| Raw data |
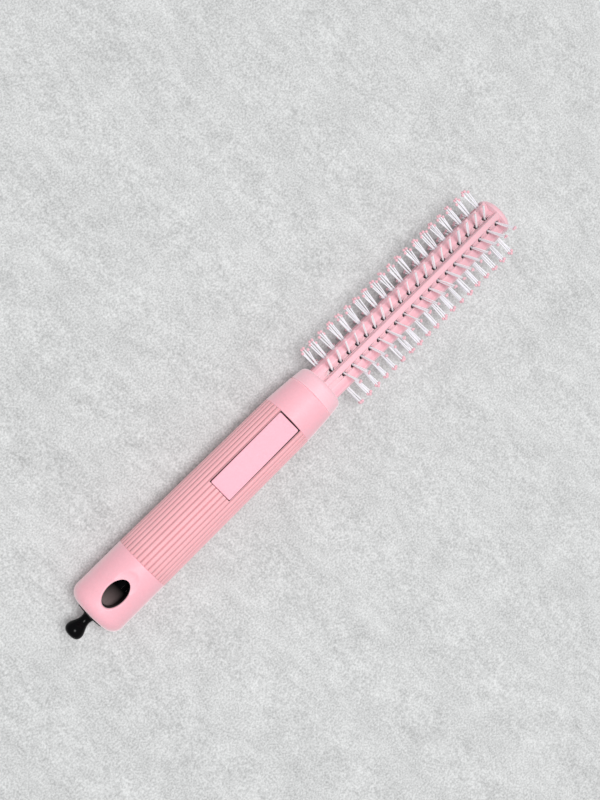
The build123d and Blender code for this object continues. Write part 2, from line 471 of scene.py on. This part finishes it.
@dataclass(frozen=True)
class DrawnMetal:
    """Drawn steel with fine lengthwise lines."""

    name: str
    colour: Colour

    def material(self) -> bpy.types.Material:
        """Builds the material."""
        g = Graph(self.name)
        lines = g.noise(2400, 4, (1, 1, 0.1))
        g.set(Base_Color=g.mix(lines, shade(self.colour, 0.85), shade(self.colour, 1.1)), Metallic=1.0,
              Roughness=(0.3 + lines * 0.2).clamp(0, 1), Normal=g.bump(lines, 0.01 * MM, 0.4))
        return g.material


@dataclass(frozen=True)
class PaintedSheenBlack:
    """Black plastic of the socket, painted grey as a lit sheen where the eye lets light in."""

    name: str
    unlit_black: Colour = (0.004, 0.0035, 0.0035)
    painted_sheen_colour: Colour = (0.22, 0.165, 0.165)
    painted_sheen_start: float = 5.5 * MM  # from the handle's end
    painted_sheen_from: float = 7.5 * MM
    painted_sheen_to: float = 15.2 * MM

    def material(self) -> bpy.types.Material:
        """Builds the material, with a painted sheen towards the handle's end."""
        g = Graph(self.name)
        # Painted light: a grey sheen on the black near the eye, fading to black further in.
        clear = ((g.along() - self.painted_sheen_from) * (1 / (self.painted_sheen_to - self.painted_sheen_from))).clamp(0, 1)
        inside = ((g.along() - self.painted_sheen_start) * (2 / MM)).clamp(0, 1)
        painted_sheen = inside * (1 - clear) * (g.noise(900, 4) * 0.6 + 0.7).clamp(0, 1)
        g.set(Base_Color=g.mix(painted_sheen, self.unlit_black, self.painted_sheen_colour), Roughness=(painted_sheen * 0.2 + 0.35).clamp(0, 1), IOR=1.45,
              Specular_IOR_Level=0.2, Normal=g.bump(g.noise(3000, 3), 0.02 * MM, 0.5))
        return g.material


@dataclass(frozen=True)
class PaleStone:
    """Plain pale grey ground with a faint mottle."""

    name: str
    colour: Colour

    def material(self) -> bpy.types.Material:
        """Builds the material."""
        g = Graph(self.name)
        mottle = g.noise(1250, 2) * 0.62 + g.noise(260, 5, (1, 0.4, 1)) * 0.24 + g.noise(45, 3) * 0.14
        tone = g.mix((mottle - 0.25).clamp(0, 0.5) * 2, shade(self.colour, 0.58), shade(self.colour, 1.42))
        g.set(Base_Color=tone, Roughness=0.85, Specular_IOR_Level=0.2,
              Normal=g.bump(g.noise(900, 5), 0.15 * MM, 0.35))
        return g.material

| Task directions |
Please write out the material word for word from its first line through the line holding "plastic of the", including both, and no line past it.

| Exercise solution |
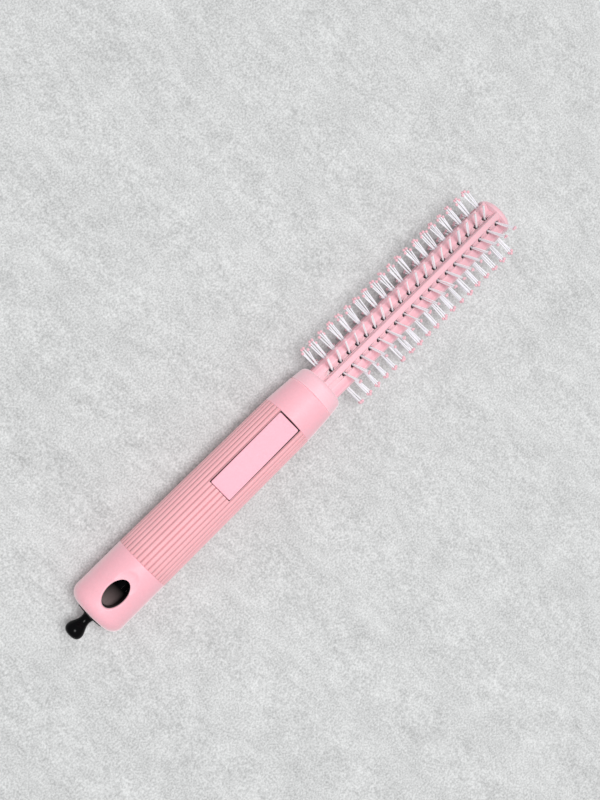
The build123d and Blender code for this object continues. Write part 2, from line 471 of scene.py on. This part finishes it.
@dataclass(frozen=True)
class DrawnMetal:
    """Drawn steel with fine lengthwise lines."""

    name: str
    colour: Colour

    def material(self) -> bpy.types.Material:
        """Builds the material."""
        g = Graph(self.name)
        lines = g.noise(2400, 4, (1, 1, 0.1))
        g.set(Base_Color=g.mix(lines, shade(self.colour, 0.85), shade(self.colour, 1.1)), Metallic=1.0,
              Roughness=(0.3 + lines * 0.2).clamp(0, 1), Normal=g.bump(lines, 0.01 * MM, 0.4))
        return g.material


@dataclass(frozen=True)
class PaintedSheenBlack:
    """Black plastic of the socket, painted grey as a lit sheen where the eye lets light in."""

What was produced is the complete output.